| WHAT YOU NEED TO DO |
Answer with a single number: how many lines in the listing below include "piece"?

| DATA ROWS |
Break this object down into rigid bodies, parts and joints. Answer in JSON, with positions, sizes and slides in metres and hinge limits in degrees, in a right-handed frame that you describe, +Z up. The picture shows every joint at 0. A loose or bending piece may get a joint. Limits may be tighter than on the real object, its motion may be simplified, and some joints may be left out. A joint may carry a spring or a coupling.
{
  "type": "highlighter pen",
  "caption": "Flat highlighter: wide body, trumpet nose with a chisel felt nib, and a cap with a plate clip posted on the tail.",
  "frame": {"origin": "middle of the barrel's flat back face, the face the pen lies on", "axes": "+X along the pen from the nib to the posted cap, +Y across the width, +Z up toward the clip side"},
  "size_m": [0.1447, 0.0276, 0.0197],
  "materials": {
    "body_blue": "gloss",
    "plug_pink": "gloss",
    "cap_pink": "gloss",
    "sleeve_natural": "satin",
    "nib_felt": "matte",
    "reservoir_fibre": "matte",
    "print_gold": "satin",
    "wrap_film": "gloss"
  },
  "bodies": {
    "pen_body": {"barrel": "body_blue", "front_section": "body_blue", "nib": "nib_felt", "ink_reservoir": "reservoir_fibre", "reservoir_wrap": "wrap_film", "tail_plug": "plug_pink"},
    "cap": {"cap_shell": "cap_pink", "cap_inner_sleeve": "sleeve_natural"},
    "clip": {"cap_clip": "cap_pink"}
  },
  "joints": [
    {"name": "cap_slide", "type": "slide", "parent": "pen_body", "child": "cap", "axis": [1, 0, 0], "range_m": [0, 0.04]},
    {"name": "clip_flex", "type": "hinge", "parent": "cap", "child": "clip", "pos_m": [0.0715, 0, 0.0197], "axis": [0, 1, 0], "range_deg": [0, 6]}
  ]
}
--
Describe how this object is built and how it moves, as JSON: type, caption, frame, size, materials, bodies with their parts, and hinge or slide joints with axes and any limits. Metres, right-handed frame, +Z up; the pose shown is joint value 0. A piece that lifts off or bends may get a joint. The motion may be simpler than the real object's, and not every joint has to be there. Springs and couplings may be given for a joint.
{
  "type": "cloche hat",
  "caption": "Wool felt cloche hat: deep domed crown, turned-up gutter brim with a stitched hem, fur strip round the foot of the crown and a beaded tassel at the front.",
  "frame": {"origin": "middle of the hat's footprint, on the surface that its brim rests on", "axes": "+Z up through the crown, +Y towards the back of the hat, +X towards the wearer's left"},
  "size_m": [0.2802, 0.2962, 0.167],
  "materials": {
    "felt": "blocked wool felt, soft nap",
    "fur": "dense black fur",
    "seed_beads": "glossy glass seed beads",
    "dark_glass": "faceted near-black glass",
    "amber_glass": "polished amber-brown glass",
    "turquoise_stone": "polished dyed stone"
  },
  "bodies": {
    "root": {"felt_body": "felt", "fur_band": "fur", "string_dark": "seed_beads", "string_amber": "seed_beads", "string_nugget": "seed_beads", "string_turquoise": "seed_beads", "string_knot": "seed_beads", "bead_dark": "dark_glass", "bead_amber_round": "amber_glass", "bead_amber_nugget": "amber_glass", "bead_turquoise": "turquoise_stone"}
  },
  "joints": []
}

| TASK SOLUTION |
2